There are several medications that can damage the kidneys, especially in high doses and on longer durations, according to the National Kidney Foundation:
1. Antibiotics: People with kidney disease usually receive a few antibiotics to reduce the risk of kidney damage. Antibiotics, such as aminoglycosides, cephalosporins, and vancomycin, can cause acute kidney failure.
2. Pain relievers: People normally take painkillers, such as aspirin, ibuprofen, and naproxen, to treat mild to moderate pain. However, chronic intake of pain relievers can damage the kidneys, which is why people who suffer from chronic pain must discuss it with a clinician. The National Kidney Foundation recommends the use of over-the-counter medications no more than 10 days for pain or more than three days of fever.
3. Prescription laxatives: Laxatives can be purchased as an over-the-counter medication and considered safe for most people. But some laxatives, such as prescription kinds used for cleaning the bowel before colonoscopy, can damage the kidneys. The National Kidney Foundation advises patients with chronic kidney disease to take oral sodium phosphate bowel cleansing agents with extreme caution. Phosphate crystals may accumulate in the kidneys that may lead to kidney function loss or acute kidney injury.
Aside from understanding diseases and therapies on kidneys, the platform may also be used to reconstruct the physiological function of the organ at cellular and tissue level. In these levels, scientists can measure and analyze the interaction between drugs and the kidneys in real time. The platform can also be used for screening and testing of new drugs to determine kidney toxicity, mechanism of action, and other clinically-relevant tests without the need of animal models.
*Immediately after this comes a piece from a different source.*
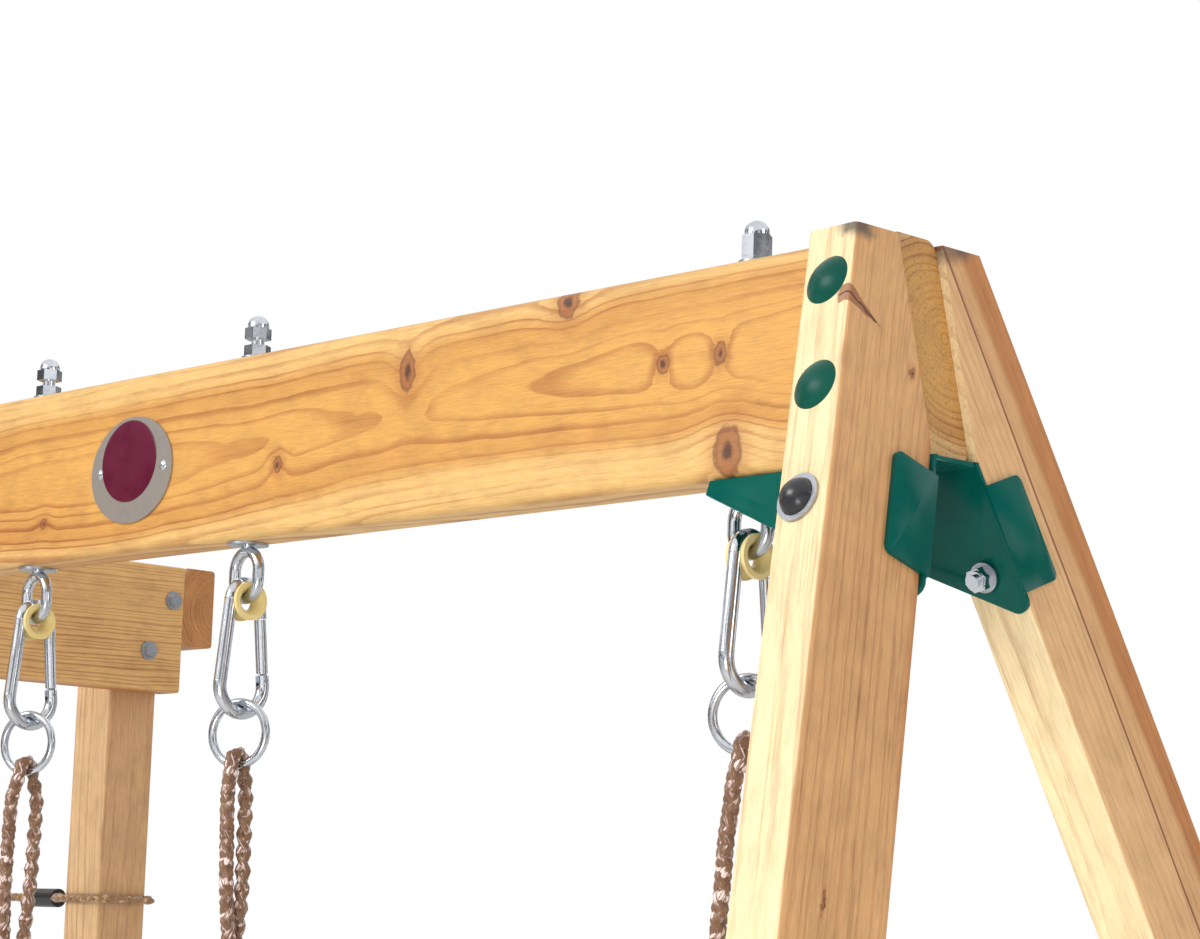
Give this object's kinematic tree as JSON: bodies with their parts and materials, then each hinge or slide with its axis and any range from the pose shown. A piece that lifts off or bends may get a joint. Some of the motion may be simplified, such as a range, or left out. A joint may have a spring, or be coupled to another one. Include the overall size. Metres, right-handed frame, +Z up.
{
  "type": "swing set",
  "caption": "Timber double swing: beam on a splayed leg frame at one end and a climbing bay with a rope net at the other, rope swings on snap hooks.",
  "frame": {"origin": "on the ground, at the middle of the whole footprint", "axes": "+X along the beam towards the leg frame, +Y across the beam towards the side with the rope net, +Z up"},
  "size_m": [2.9422, 1.629, 2.118],
  "materials": {
    "beam_timber": "sanded and oiled",
    "post_timber": "sanded and oiled",
    "green_steel": "gloss powder coat",
    "green_plastic": "moulded gloss",
    "black_plastic": "moulded satin",
    "seat_plastic": "moulded, fine texture",
    "nylon": "moulded nylon",
    "rope": "braided polypropylene",
    "badge_metal": "brushed",
    "zinc_steel": "bright zinc plate"
  },
  "bodies": {
    "root": {"beam": "beam_timber", "front_leg": "post_timber", "back_leg": "post_timber", "leg_spreader": "post_timber", "apex_bracket": "green_steel", "beam_bolts": "zinc_steel", "beam_bolt_caps": "green_plastic", "bracket_bolts": "zinc_steel", "bracket_washers": "zinc_steel", "bracket_bolt_caps": "black_plastic", "bracket_nuts": "zinc_steel", "spreader_bolts": "zinc_steel", "eyebolts": "zinc_steel", "lower_washers": "zinc_steel", "upper_washers": "zinc_steel", "hanger_nuts": "zinc_steel", "acorn_nuts": "zinc_steel", "badge": "badge_metal", "badge_screws": "zinc_steel", "near_header": "beam_timber", "far_header": "beam_timber", "front_top_rail": "beam_timber", "back_top_rail": "beam_timber", "front_low_rail": "beam_timber", "back_low_rail": "beam_timber", "near_front_post": "post_timber", "near_back_post": "post_timber", "far_front_post": "post_timber", "far_back_post": "post_timber", "beam_shoe": "green_steel", "shoe_bolts": "zinc_steel", "bay_bolts": "zinc_steel", "net_ropes": "rope", "net_ferrules": "black_plastic", "net_clamps": "black_plastic"},
    "swing_1": {"snap_hook_1": "zinc_steel", "snap_hook_2": "zinc_steel", "bushes_1": "nylon", "gate_pins_1": "zinc_steel", "rings_1": "zinc_steel", "rope_1": "rope", "rope_2": "rope", "rope_adjusters_1": "black_plastic", "seat_1": "seat_plastic"},
    "swing_2": {"snap_hook_3": "zinc_steel", "snap_hook_4": "zinc_steel", "bushes_2": "nylon", "gate_pins_2": "zinc_steel", "rings_2": "zinc_steel", "rope_3": "rope", "rope_4": "rope", "rope_adjusters_2": "black_plastic", "seat_2": "seat_plastic"},
    "gate_1": {"gate_1": "zinc_steel"},
    "gate_2": {"gate_2": "zinc_steel"},
    "gate_3": {"gate_3": "zinc_steel"},
    "gate_4": {"gate_4": "zinc_steel"}
  },
  "joints": [
    {"name": "swing_1_hinge", "type": "hinge", "parent": "root", "child": "swing_1", "pos_m": [0.91416, 0, 1.90675], "axis": [1, 0, -0.006], "range_deg": [-60, 60]},
    {"name": "swing_2_hinge", "type": "hinge", "parent": "root", "child": "swing_2", "pos_m": [0.14916, 0, 1.90975], "axis": [1, 0, 0.006], "range_deg": [-60, 60]},
    {"name": "gate_1_hinge", "type": "hinge", "parent": "swing_1", "child": "gate_1", "pos_m": [0.91416, 0.01873, 1.84868], "axis": [1, 0, 0], "range_deg": [0, 18], "stiffness_Nm_per_rad": 0.3, "springref_deg": -20.05},
    {"name": "gate_2_hinge", "type": "hinge", "parent": "swing_1", "child": "gate_2", "pos_m": [0.41815, 0.01873, 1.85168], "axis": [1, 0, 0], "range_deg": [0, 18], "stiffness_Nm_per_rad": 0.3, "springref_deg": -20.05},
    {"name": "gate_3_hinge", "type": "hinge", "parent": "swing_2", "child": "gate_3", "pos_m": [0.14916, 0.01873, 1.85168], "axis": [1, 0, 0], "range_deg": [0, 18], "stiffness_Nm_per_rad": 0.3, "springref_deg": -20.05},
    {"name": "gate_4_hinge", "type": "hinge", "parent": "swing_2", "child": "gate_4", "pos_m": [-0.34685, 0.01873, 1.84868], "axis": [1, 0, 0], "range_deg": [0, 18], "stiffness_Nm_per_rad": 0.3, "springref_deg": -20.05}
  ]
}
"Used early in the drug discovery process, PREDICT-96 should allow developers to refocus resources on the strong candidates earlier and end unproductive research earlier, minimizing losses. What researchers want in a platform is to recreate human physiology in an accurate, reproducible, scalable, high-throughput, cost-effective and predictive format for testing candidate therapies for safety and efficacy," said David O'Dowd, an assistant director of Biomedical Solutions at Draper.